Furthermore, in order that provision may be made for the teaching in schools of this nature at less expense, the holy synod ordains, that bishops, archbishops, primates, and other ordinaries of places, shall constrain and compel, even by the subtraction of their fruits, those who possess any professorships of theology,[1] and others to whom is attached the office or lecturing or teaching, to teach those who are to be educated in the said schools, personally, if they be competent, otherwise by competent substitutes to be chosen by the same professors, and to be approved of by the ordinary. And if, in the judgment of the bishop, they be not fit, they shall nominate another who is fit, all power of appeal being set aside. But should they neglect this, the bishop himself shall depute one. And the aforesaid [masters] shall teach those things which shall seem expedient to the Bishop. And, henceforth, those offices, or divinities, which are called professorships of theology, shall not be conferred on any but doctors, or masters, or licentiates in sacred letters or canon law, or on other competent persons, and such as can personally discharge that office; and any provision made otherwise shall be null and void; all privliges and customs soever, even though immemorial, notwithstanding.

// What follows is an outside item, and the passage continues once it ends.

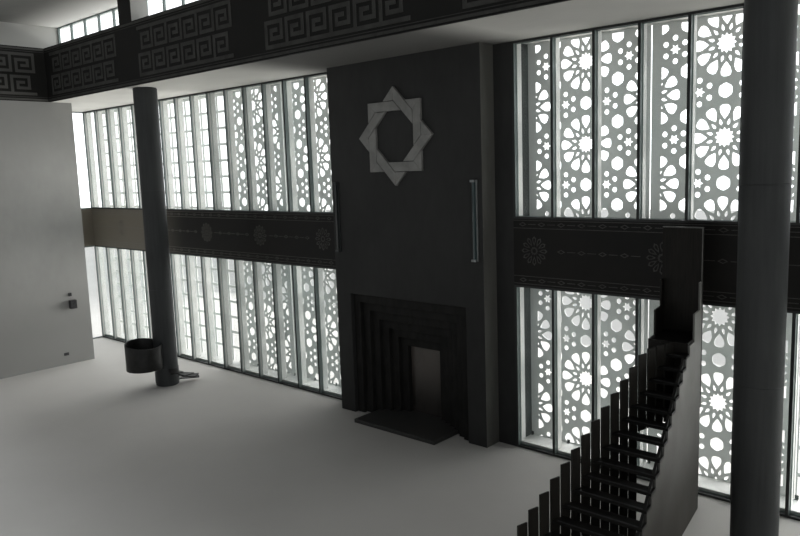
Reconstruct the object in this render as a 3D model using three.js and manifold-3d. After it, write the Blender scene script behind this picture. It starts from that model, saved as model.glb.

But if the churches in any province labour under so great poverty, that, in some of them, a college cannot be erected; the provincial synod, or the metropolitan, with the two oldest suffragans, shall take care to erect one or more colleges, as shall be judged convenient, in the metropolitan church, or in some other more convenient church of the province, out of the revenues of two or more churches, in which singly a college cannot conveniently be established, where the youths of these churches shall be educated.

But in churches which possess ample dioceses, the bishop may have one or more seminaries in the diocese, as shall seem expedient to him; which shall however be entirely de-

  1. Scholasterias. See the abridged edition of Du Cange, vol. vi. p. 117, ed. Halens.